Analogies by Background
For Backend Developers
| Concept | Analogy |
|---|---|
| Movement Range (BFS) | Like a network hop-count query — BFS from a source node with a TTL (movement budget), where each edge has a weight, returning all reachable nodes. |
| Action Point System | Like API rate limits per request window — each unit gets N actions per turn, and the caller must decide how to spend them. |
| Hit Probability | Like probabilistic data structures (Bloom filters, HyperLogLog) — the system gives you a confidence percentage, not a guarantee. |
| Cover System | Like defense-in-depth in security — half cover is a firewall, full cover is a firewall plus WAF. Flanking bypasses both. |
| Initiative / Turn Order | Like round-robin vs. priority scheduling — different scheduling determines response latency. |
| Undo / Preview | Like dry-run mode in a deployment pipeline — preview changes before committing, rollback for non-destructive operations. |
For Frontend Developers
| Concept | Analogy |
|---|---|
| Movement Range (BFS) | Like calculating reachable routes in a navigation menu — determine which pages are reachable within N clicks. |
| Hit Probability | Like conversion rate predictions in A/B testing — "72% chance this variant wins" is the same kind of informed uncertainty. |
| Cover System | Like CSS overflow: hidden with directional clipping — cover blocks from one direction but not others. |
| Fog of War | Like virtualized rendering — only elements within the viewport are rendered; everything outside exists but is not displayed. |
| Undo / Preview | Like optimistic UI updates with rollback — show the expected result, let the user confirm, and revert if they change their mind. |
For Data / ML Engineers
| Concept | Analogy |
|---|---|
| Movement Range (BFS) | Like breadth-first graph traversal with edge weights — friends-of-friends within N hops applied to a spatial grid. |
| Hit Probability | Like model confidence scores — the system outputs a probability, and the decision-maker must choose whether to act on it. |
| Cover System | Like regularization — cover penalizes attacker accuracy, preventing guaranteed hits and forcing creative solutions. |
| Fog of War | Like partial observability in reinforcement learning — the agent does not see the full state, only a local observation. |
| Initiative / Turn Order | Like batch processing vs. online learning — I-go-you-go processes all samples in one batch before updating. |
Discussion Questions
- XCOM is famous for the "95% miss" — a nearly guaranteed shot that fails. Is this a design flaw or a feature? How does the 5-95% clamp on hit chance affect the player's relationship with probability?
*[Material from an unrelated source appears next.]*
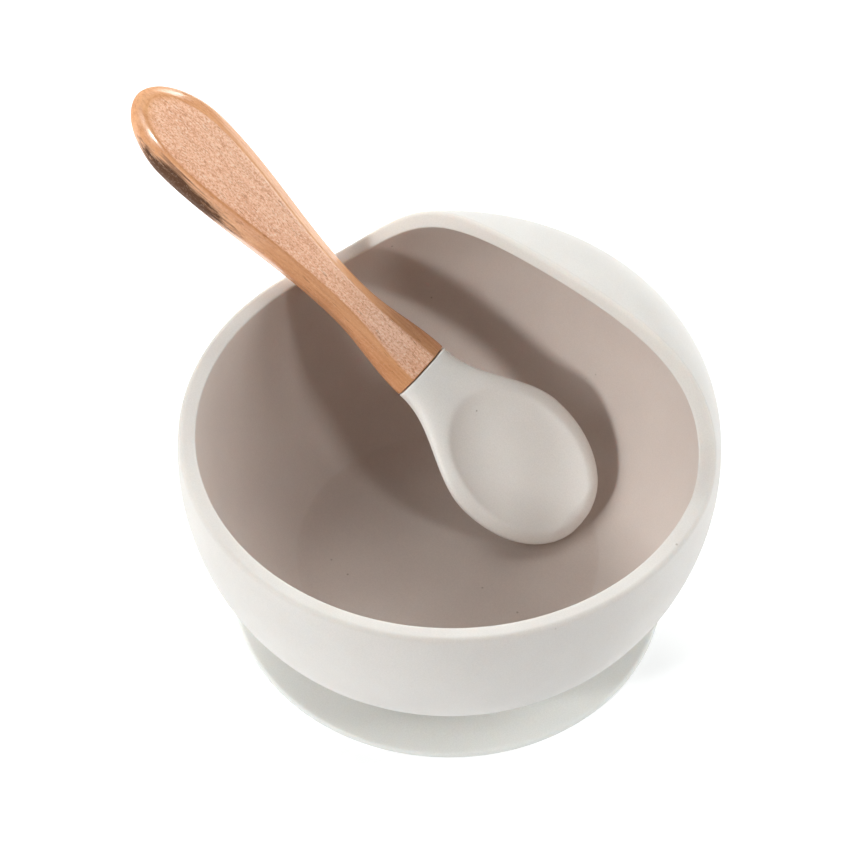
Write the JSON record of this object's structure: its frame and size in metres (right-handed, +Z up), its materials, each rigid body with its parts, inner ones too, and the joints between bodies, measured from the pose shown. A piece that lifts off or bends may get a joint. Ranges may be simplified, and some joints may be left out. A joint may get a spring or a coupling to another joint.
{
  "type": "suction bowl with spoon",
  "caption": "Round silicone baby bowl with a curled-in hood on one side, standing on a wide suction cup, with a wood-handled silicone spoon.",
  "frame": {"origin": "on the bowl's axis, on the plane that the suction cup's sealing ring rests on", "axes": "+Z up along the bowl's axis, +Y from the axis towards the middle of the hood, +X to the right when facing the hood from the open side"},
  "size_m": [0.1631, 0.125, 0.1007],
  "materials": {
    "bowl_silicone": "matte, light warm grey",
    "cup_silicone": "satin, slightly translucent",
    "spoon_silicone": "matte, light warm grey",
    "beech": "clear varnish, semi-gloss",
    "core_nylon": "natural"
  },
  "bodies": {
    "cup": {"suction_cup": "cup_silicone"},
    "bowl": {"bowl": "bowl_silicone"},
    "spoon": {"spoon_head": "spoon_silicone", "spoon_handle": "beech", "spoon_core": "core_nylon"}
  },
  "joints": [
    {"name": "suction_press", "type": "slide", "parent": "cup", "child": "bowl", "axis": [0, 0, -1], "range_m": [0, 0.0025], "stiffness_N_per_m": 12000, "deforming": ["suction_cup"]},
    {"name": "spoon_lift", "type": "slide", "parent": "bowl", "child": "spoon", "axis": [0, -0.287, 0.9579], "range_m": [0, 0.1]}
  ]
}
- Into the Breach shows you exactly what every enemy will do on their next turn. XCOM hides enemy intentions behind fog of war. How does the amount of information available change the type of thinking the game rewards?
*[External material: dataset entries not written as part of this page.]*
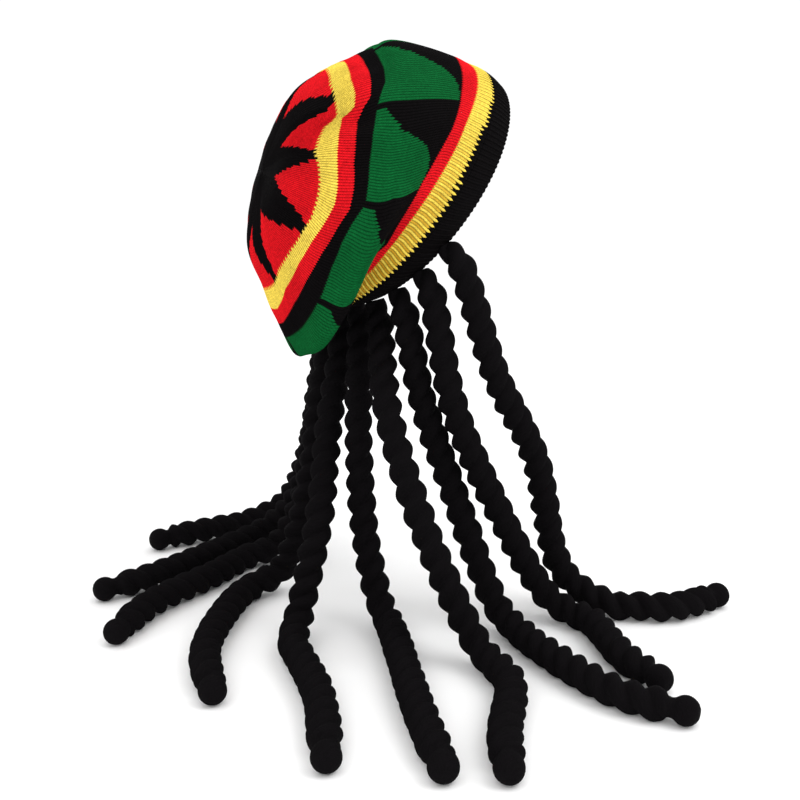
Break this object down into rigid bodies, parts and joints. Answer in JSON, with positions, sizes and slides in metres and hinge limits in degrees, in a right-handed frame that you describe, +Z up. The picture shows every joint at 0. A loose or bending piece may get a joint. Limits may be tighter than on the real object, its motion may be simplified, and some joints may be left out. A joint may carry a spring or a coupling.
{
  "type": "knitted rasta tam with dreadlocks",
  "caption": "Slouchy knitted tam with a ribbed band, striped bag and star crown, and thick two-ply twisted dreadlocks sewn round the back of its rim, fanned out on a surface.",
  "frame": {"origin": "middle of the head opening, in the plane of the rim's outer edge", "axes": "+Z up as worn, the wearer faces -Y, +X is the wearer's left"},
  "size_m": [0.5201, 0.4775, 0.4598],
  "materials": {
    "striped_knit": "matte acrylic knit, green with red, yellow and black rings and a black star",
    "black_rib_knit": "matte black ribbed acrylic knit",
    "black_lock_yarn": "matte black felted yarn, two plies twisted"
  },
  "bodies": {
    "root": {"crown": "striped_knit", "rim_band": "black_rib_knit", "lock_01": "black_lock_yarn", "lock_02": "black_lock_yarn", "lock_03": "black_lock_yarn", "lock_04": "black_lock_yarn", "lock_05": "black_lock_yarn", "lock_06": "black_lock_yarn", "lock_07": "black_lock_yarn", "lock_08": "black_lock_yarn", "lock_09": "black_lock_yarn", "lock_10": "black_lock_yarn"}
  },
  "joints": []
}
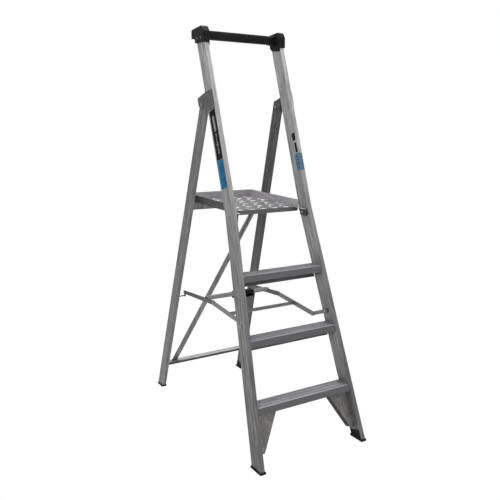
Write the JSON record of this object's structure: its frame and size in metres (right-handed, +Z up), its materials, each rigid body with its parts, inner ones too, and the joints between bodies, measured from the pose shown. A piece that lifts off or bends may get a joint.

- Fire Emblem's permadeath means a fallen unit is gone forever. XCOM allows wounded soldiers to recover. How do different failure consequences change player behavior?
- Turn-based strategy games give the player unlimited time to think per turn. Does this make them "easier" than real-time games, or does it make them harder by removing the excuse of "I didn't have time to think"?